Sittha Boonlha

Personal information
- Full name: Sittha Boonlha
- Date of birth: 2 September 2004 (age 22)
- Place of birth: Bangkok, Thailand
- Height: 1.86 m (6 ft 1 in)
- Position: Defensive midfielder

Team information
- Current team: Port
- Number: 47

Youth career
- 2015–2017: Muangthong United
- 2018–2021: Assumption College Thonburi

Senior career*
- Years: Team / Apps / (Gls)
- 2022–: Port / 18 / (0)
- 2022–2023: → Customs United (loan) / 28 / (1)

International career^{‡}
- 2019–2020: Thailand U16 / 10 / (0)
- 2022–2023: Thailand U19 / 9 / (1)
- 2021–: Thailand U23 / 14 / (0)

= Sittha Boonlha =

Thai footballer (born 2004)

Sittha Boonlha (สิทธา บุญหล้า; born 2 September 2004) is a Thai professional footballer who plays as a defensive midfielder for Thai League 1 club Port.

==Club career==
Sittha was a member of the Muangthong United youth academy before he joined high school team Assumption College Thonburi. After his graduation, he signed for Thai League 1 side Port in January 2022. He made his debut in Port 0–3's defeat against Ulsan Hyundai as part of the 2022 AFC Champions League qualifying play-offs.

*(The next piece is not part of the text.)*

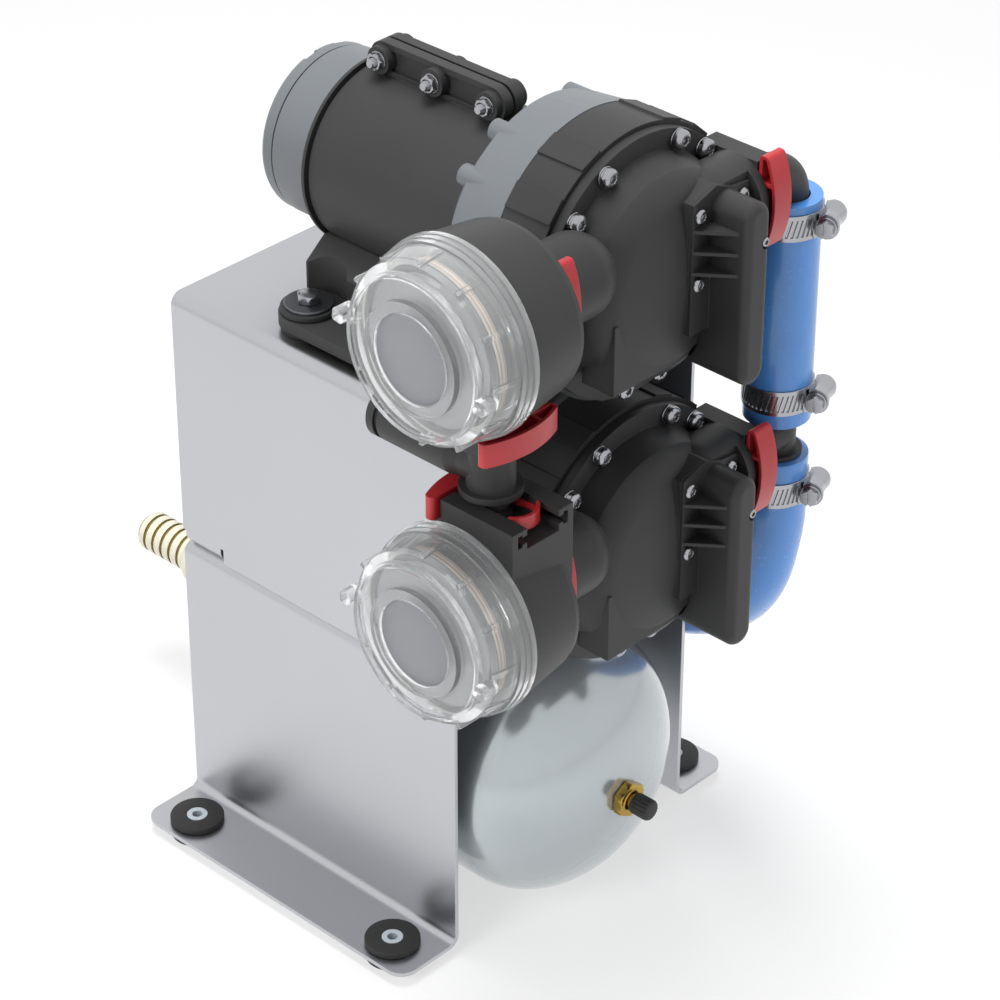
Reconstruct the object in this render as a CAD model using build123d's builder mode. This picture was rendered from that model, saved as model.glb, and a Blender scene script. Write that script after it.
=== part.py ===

In August 2022, Sittha was loaned to Thai League 2 club Customs United. He made a total of 31 league appearances and scored one goal for the club, helping them finished third in the league.

In June 2023, alongside Teerasak Poeiphimai, he was sent abroad to train with Leicester U21 for a month.

==International career==
Sittha featured in the 2022 AFF U-23 Championship with Thailand U23 and reached the final, where Thailand was defeated 0–1 by Vietnam.

In September 2023, Sittha was named in Thailand Olympic 21-men squad for the 2022 Asian Games. He appeared in three out of four matches during the tournament as Thailand managed to reach the round of 16.